__Given instruction__
Reproduce the span that opens at the line containing "bpy.context.scene.collection.objects.link(empty)" and closes at the line containing "obj.parent = None", both lines included, without alteration and without any other line.

__Data shown__
⁂

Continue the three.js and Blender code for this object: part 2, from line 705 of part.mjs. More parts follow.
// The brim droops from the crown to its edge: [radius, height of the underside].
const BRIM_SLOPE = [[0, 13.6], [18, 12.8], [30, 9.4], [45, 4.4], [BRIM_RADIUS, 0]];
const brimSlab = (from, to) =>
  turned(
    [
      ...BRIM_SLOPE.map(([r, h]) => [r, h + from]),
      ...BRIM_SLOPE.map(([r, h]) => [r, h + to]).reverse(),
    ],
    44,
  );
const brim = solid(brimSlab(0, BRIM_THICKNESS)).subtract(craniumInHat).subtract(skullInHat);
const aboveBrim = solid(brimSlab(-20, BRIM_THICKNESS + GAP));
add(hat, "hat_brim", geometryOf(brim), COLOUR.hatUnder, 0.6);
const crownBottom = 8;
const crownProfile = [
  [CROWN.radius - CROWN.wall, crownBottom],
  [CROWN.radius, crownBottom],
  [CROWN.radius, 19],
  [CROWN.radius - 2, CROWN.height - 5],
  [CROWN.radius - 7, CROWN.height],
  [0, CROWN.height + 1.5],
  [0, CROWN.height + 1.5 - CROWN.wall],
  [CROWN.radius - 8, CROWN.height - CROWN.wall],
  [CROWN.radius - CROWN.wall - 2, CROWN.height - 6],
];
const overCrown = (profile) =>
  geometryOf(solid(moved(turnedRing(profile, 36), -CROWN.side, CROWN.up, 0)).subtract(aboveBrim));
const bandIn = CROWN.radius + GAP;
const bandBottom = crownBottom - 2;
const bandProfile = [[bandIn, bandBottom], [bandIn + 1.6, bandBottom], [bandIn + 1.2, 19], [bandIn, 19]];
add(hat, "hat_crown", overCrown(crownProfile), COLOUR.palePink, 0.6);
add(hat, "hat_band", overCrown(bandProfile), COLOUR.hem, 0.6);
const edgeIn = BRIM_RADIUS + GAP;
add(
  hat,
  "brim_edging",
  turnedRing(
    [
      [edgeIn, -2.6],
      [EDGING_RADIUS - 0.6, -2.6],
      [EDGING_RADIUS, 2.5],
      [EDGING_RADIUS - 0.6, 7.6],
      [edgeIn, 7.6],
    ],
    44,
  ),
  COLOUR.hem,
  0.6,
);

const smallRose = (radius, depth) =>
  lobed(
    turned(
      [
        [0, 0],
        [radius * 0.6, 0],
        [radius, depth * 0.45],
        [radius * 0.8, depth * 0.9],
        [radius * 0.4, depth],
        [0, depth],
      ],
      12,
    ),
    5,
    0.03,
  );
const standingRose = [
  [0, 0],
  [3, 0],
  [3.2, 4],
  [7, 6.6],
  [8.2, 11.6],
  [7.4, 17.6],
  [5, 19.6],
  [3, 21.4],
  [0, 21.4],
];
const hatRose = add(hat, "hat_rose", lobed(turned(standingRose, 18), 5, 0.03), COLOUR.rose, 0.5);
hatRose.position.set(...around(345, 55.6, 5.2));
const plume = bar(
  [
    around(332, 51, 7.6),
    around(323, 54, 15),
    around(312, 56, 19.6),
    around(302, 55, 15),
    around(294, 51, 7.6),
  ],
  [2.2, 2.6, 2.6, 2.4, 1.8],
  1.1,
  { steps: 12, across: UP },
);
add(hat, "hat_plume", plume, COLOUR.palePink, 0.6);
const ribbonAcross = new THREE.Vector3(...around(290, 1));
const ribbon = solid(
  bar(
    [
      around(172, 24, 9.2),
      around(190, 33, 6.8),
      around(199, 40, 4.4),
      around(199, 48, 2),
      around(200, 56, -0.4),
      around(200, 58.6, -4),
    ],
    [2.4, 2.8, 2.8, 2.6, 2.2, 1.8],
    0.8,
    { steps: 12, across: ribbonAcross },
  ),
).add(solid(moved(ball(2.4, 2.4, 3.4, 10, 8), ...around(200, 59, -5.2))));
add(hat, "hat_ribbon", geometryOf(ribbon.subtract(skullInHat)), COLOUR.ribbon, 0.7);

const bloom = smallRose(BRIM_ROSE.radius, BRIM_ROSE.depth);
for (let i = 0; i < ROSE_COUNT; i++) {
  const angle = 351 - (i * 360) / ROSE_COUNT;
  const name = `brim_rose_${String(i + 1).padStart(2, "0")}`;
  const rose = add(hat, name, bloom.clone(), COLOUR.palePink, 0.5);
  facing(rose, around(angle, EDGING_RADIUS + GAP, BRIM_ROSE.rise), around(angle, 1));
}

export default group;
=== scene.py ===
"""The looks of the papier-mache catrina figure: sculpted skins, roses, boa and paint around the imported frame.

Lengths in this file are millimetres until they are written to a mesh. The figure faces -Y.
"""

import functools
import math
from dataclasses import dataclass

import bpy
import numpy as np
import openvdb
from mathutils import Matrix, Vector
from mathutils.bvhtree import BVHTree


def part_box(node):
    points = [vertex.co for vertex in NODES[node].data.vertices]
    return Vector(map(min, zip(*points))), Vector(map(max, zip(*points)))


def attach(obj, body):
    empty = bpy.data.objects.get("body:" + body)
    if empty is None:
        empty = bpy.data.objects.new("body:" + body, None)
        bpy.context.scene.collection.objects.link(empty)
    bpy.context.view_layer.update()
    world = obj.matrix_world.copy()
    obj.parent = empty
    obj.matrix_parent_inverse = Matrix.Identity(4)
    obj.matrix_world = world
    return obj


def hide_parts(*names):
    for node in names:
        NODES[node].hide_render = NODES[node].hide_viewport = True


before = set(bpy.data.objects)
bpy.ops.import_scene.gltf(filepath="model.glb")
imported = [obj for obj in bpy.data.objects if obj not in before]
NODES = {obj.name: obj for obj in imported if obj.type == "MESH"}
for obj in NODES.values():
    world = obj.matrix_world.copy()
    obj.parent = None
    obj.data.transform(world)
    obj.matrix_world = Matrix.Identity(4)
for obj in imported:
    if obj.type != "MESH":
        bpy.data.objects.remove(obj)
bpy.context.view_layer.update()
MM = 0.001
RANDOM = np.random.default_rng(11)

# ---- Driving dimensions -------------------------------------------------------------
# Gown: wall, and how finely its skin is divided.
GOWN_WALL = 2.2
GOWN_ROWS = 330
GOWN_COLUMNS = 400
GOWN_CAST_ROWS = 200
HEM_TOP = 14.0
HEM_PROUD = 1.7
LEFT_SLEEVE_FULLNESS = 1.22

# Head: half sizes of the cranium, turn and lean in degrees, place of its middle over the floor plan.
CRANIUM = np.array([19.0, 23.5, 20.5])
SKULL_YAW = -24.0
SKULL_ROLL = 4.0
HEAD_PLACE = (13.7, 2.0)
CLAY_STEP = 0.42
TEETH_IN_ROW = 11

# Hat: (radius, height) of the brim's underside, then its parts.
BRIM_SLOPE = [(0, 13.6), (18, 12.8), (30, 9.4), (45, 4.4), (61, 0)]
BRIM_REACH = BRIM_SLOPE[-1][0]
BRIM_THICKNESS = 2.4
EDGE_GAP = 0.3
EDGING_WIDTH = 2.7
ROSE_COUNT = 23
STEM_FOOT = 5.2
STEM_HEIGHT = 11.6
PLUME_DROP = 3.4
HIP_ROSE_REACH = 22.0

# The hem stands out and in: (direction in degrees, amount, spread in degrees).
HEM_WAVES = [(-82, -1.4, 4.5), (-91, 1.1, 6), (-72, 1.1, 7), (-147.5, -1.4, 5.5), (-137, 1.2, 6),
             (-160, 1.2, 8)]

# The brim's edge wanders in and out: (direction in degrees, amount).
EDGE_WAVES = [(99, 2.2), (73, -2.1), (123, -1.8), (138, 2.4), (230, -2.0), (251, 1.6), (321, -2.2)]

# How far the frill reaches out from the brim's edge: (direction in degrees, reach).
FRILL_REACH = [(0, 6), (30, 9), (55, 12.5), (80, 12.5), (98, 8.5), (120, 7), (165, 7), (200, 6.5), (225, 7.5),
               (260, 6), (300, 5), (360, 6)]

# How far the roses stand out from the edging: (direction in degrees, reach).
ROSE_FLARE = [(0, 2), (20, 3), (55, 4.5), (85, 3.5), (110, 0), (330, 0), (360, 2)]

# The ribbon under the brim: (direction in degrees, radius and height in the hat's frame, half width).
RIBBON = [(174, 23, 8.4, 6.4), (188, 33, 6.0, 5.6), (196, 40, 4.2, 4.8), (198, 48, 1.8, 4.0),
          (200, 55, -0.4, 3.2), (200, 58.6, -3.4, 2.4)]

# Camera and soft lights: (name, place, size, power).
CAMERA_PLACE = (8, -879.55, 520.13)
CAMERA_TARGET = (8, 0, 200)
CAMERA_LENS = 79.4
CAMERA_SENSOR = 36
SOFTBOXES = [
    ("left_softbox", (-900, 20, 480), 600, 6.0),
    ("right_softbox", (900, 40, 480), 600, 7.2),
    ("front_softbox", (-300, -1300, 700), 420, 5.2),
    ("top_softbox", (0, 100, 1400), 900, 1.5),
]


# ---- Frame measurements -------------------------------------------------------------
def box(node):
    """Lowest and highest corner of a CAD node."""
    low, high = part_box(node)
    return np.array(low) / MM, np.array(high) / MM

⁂

__Correct result__
        bpy.context.scene.collection.objects.link(empty)
    bpy.context.view_layer.update()
    world = obj.matrix_world.copy()
    obj.parent = empty
    obj.matrix_parent_inverse = Matrix.Identity(4)
    obj.matrix_world = world
    return obj


def hide_parts(*names):
    for node in names:
        NODES[node].hide_render = NODES[node].hide_viewport = True


before = set(bpy.data.objects)
bpy.ops.import_scene.gltf(filepath="model.glb")
imported = [obj for obj in bpy.data.objects if obj not in before]
NODES = {obj.name: obj for obj in imported if obj.type == "MESH"}
for obj in NODES.values():
    world = obj.matrix_world.copy()
    obj.parent = None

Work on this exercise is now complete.